WHAT YOU WILL DO → Search the material for the word "from" and copy each line that holds it.

SUPPLIED INFORMATION →
-------

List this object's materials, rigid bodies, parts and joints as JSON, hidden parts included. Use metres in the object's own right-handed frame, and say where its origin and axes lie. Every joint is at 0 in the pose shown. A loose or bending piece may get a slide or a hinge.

-------

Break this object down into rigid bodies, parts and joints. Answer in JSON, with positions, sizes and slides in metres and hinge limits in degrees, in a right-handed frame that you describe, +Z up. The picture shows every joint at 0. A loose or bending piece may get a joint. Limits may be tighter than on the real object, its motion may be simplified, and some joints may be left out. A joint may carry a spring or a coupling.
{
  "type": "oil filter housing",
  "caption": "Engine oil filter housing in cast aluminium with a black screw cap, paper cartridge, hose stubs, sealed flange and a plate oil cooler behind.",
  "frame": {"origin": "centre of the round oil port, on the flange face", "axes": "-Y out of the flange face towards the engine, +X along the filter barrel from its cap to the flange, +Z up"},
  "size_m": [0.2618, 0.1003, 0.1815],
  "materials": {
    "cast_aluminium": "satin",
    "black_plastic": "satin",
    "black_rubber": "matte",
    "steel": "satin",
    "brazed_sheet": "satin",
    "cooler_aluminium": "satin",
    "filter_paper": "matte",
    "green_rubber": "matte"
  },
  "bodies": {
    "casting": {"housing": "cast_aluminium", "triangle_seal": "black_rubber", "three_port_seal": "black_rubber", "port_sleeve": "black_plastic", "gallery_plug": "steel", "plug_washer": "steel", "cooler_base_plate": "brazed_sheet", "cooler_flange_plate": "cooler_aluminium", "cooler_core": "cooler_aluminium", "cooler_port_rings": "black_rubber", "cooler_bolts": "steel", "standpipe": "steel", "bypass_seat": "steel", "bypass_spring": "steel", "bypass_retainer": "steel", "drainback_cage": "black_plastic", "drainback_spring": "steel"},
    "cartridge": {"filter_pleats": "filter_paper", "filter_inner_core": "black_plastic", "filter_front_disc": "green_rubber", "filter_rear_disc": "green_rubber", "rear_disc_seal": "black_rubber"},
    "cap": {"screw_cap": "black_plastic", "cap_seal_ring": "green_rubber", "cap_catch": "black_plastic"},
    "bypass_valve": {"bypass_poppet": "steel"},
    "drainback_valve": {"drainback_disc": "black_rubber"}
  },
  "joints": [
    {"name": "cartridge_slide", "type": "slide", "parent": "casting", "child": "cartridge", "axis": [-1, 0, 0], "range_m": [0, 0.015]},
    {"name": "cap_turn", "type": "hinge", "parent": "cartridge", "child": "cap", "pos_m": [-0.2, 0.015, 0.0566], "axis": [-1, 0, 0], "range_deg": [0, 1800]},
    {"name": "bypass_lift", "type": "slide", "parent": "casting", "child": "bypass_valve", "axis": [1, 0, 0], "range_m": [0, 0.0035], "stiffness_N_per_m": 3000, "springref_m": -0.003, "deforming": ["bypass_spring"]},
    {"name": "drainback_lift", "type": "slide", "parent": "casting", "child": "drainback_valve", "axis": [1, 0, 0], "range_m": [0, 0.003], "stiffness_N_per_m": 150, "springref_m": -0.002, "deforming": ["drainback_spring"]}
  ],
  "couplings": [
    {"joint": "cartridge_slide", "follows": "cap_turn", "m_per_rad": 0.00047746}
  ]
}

-------

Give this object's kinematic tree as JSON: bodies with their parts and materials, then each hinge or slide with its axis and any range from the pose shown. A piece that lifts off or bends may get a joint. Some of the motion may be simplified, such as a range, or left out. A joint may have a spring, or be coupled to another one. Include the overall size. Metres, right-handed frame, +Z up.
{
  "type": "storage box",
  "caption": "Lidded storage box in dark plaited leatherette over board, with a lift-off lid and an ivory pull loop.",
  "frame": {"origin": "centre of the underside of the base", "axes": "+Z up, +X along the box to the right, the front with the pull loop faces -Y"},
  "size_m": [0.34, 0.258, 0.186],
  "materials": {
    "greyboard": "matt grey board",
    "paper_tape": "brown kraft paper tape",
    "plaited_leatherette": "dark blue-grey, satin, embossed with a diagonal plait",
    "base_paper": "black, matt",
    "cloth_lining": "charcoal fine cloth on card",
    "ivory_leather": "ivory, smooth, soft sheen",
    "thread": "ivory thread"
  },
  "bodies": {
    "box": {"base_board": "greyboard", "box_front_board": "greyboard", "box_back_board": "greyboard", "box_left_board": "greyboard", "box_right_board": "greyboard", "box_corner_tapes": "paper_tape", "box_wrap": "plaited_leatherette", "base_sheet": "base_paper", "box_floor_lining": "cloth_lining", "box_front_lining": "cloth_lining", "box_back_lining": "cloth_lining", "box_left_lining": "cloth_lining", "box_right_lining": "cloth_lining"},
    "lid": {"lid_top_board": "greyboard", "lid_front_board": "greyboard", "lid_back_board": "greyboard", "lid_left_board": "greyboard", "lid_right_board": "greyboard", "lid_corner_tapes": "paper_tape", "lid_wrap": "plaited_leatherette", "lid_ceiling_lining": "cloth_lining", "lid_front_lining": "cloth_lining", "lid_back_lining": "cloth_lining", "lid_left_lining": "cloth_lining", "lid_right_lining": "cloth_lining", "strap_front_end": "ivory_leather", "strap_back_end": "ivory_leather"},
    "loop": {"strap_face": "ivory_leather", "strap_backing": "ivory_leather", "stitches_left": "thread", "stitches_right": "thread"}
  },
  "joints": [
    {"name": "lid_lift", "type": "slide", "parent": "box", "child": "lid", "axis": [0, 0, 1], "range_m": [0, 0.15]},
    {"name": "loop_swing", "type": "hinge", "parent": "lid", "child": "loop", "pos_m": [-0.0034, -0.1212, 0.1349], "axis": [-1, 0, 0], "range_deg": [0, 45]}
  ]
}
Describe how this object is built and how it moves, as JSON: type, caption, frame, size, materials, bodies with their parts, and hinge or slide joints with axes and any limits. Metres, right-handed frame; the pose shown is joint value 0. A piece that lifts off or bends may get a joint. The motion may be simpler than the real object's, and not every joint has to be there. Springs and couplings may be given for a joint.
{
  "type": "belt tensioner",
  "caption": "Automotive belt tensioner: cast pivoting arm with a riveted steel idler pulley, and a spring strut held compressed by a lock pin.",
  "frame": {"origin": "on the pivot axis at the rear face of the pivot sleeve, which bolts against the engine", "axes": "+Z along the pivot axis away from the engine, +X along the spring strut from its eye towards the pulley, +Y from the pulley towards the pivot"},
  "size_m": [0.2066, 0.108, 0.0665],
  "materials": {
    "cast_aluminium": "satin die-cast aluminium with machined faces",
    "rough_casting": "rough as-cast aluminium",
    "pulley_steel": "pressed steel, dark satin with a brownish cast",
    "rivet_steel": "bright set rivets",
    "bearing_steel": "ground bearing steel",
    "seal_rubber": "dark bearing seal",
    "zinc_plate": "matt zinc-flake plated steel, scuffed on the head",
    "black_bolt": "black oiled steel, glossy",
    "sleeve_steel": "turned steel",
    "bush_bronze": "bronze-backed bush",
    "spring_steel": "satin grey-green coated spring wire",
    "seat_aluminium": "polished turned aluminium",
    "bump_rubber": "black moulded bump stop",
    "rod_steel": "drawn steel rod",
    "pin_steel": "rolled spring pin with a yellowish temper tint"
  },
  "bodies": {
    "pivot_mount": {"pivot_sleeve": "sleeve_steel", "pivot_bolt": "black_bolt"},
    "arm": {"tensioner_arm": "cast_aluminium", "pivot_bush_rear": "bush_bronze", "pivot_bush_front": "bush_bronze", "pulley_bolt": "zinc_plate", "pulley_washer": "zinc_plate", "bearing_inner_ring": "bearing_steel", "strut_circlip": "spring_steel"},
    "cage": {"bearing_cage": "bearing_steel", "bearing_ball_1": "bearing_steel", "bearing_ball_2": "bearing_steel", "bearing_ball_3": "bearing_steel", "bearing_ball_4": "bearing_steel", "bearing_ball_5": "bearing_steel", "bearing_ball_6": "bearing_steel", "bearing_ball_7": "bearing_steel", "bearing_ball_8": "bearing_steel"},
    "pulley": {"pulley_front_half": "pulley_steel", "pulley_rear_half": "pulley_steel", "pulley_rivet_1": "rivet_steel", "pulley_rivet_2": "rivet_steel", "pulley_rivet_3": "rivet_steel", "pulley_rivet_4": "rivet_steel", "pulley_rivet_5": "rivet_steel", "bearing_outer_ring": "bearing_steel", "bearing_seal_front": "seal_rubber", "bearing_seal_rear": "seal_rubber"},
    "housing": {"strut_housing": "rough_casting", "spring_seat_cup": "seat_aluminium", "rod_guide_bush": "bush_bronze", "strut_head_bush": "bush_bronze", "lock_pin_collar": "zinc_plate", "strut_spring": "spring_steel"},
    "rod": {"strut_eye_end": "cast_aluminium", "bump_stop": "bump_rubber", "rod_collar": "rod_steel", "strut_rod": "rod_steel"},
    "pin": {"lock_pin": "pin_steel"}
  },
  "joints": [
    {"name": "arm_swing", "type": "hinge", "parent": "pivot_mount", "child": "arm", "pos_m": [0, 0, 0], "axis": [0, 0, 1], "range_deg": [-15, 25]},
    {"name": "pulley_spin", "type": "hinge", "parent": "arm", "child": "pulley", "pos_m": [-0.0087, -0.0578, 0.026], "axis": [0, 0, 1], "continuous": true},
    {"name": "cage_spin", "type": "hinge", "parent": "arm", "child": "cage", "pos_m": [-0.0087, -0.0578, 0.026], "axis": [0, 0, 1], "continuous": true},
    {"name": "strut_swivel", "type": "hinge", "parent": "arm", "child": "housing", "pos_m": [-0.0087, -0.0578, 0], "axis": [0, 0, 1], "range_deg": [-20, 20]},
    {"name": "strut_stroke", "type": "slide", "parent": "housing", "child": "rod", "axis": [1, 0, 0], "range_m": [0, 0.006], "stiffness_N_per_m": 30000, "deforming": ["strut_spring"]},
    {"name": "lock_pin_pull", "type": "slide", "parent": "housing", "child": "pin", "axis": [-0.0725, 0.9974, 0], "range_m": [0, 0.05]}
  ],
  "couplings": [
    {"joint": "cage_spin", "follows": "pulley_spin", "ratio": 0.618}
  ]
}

-------

FINAL RESULT →
  "frame": {"origin": "centre of the round oil port, on the flange face", "axes": "-Y out of the flange face towards the engine, +X along the filter barrel from its cap to the flange, +Z up"},
Give this object's kinematic tree as JSON: bodies with their parts and materials, then each hinge or slide with its axis and any range from the pose shown. A piece that lifts off or bends may get a joint. Some of the motion may be simplified, such as a range, or left out. A joint may have a spring, or be coupled to another one. Include the overall size. Metres, right-handed frame, +Z up.
  "frame": {"origin": "on the pivot axis at the rear face of the pivot sleeve, which bolts against the engine", "axes": "+Z along the pivot axis away from the engine, +X along the spring strut from its eye towards the pulley, +Y from the pulley towards the pivot"},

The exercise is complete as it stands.